▶ _DATA BLOCK_
——————

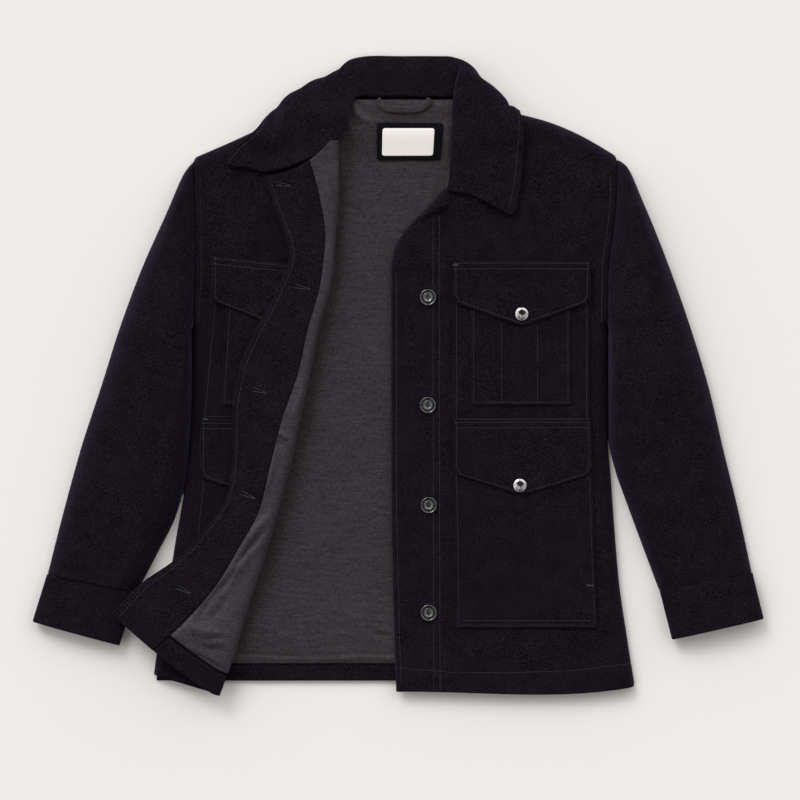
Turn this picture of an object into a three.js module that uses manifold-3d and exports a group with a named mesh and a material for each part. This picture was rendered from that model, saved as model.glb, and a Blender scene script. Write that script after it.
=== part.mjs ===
// A hip-length wool mackinaw jacket, laid out open on a flat surface, face up.
// Millimetres, +Z up. X runs across the garment, +Y from the hem to the collar, and z = 0 is the surface.
// Left and right are the wearer's: the left front lies at +X, the right front at -X, its edge turned back.
import * as THREE from "three";
import { mergeVertices } from "three/addons/utils/BufferGeometryUtils.js";
import Module from "manifold-3d";

const wasm = await Module();
wasm.setup();

// Driving dimensions
const WOOL = 2.6; // thickness of the fulled wool
const COLLAR_WOOL = 2.0; // the collar's cloth is pressed thinner
const LINING = 1.0; // satin lining with its backing
const LINING_EASE = 0.5; // the lining stands this far off the back
const TAPE = 1.2; // hanger loop and the patch behind the label
const LABEL = 0.6;
const SEAM_GAP = 0.3; // daylight between pieces that are sewn together
const SEAM_Z = 0.5; // middle of a wall that wraps down to the surface ends this high
const SEAM_INSET = 2.9; // the back and the under sleeves lie this far inside the wall around them
const CURL = 11; // how far in from a seam the cloth of the fronts starts to curl down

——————

▶ _INSTRUCTION_
Return exactly, please, the lines of the material from the first one down to and including the line where "wasm.setup();" appears.

▶ _FINAL ANSWER_
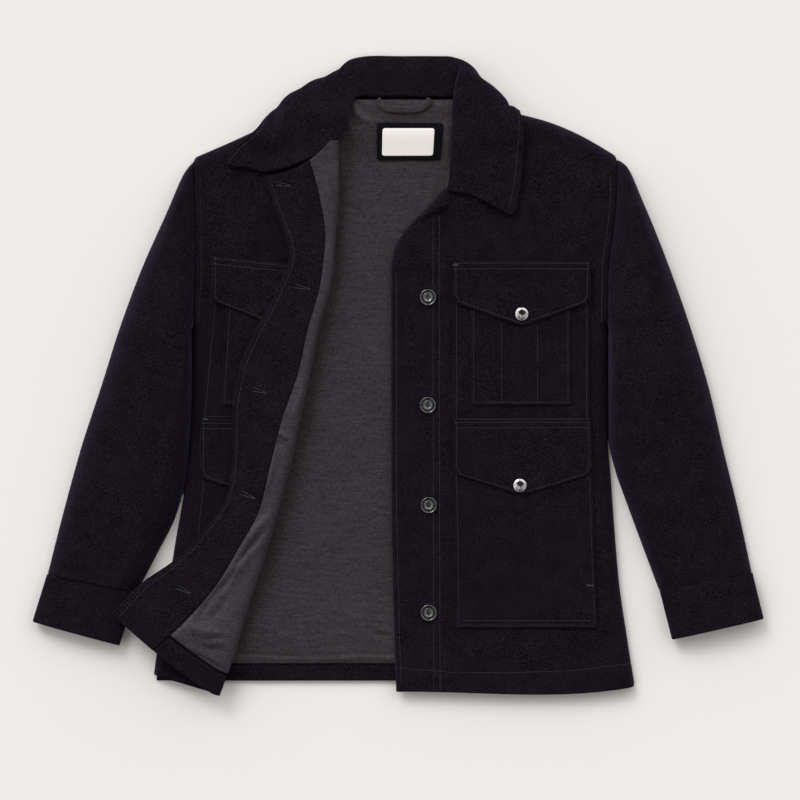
Turn this picture of an object into a three.js module that uses manifold-3d and exports a group with a named mesh and a material for each part. This picture was rendered from that model, saved as model.glb, and a Blender scene script. Write that script after it.
=== part.mjs ===
// A hip-length wool mackinaw jacket, laid out open on a flat surface, face up.
// Millimetres, +Z up. X runs across the garment, +Y from the hem to the collar, and z = 0 is the surface.
// Left and right are the wearer's: the left front lies at +X, the right front at -X, its edge turned back.
import * as THREE from "three";
import { mergeVertices } from "three/addons/utils/BufferGeometryUtils.js";
import Module from "manifold-3d";

const wasm = await Module();
wasm.setup();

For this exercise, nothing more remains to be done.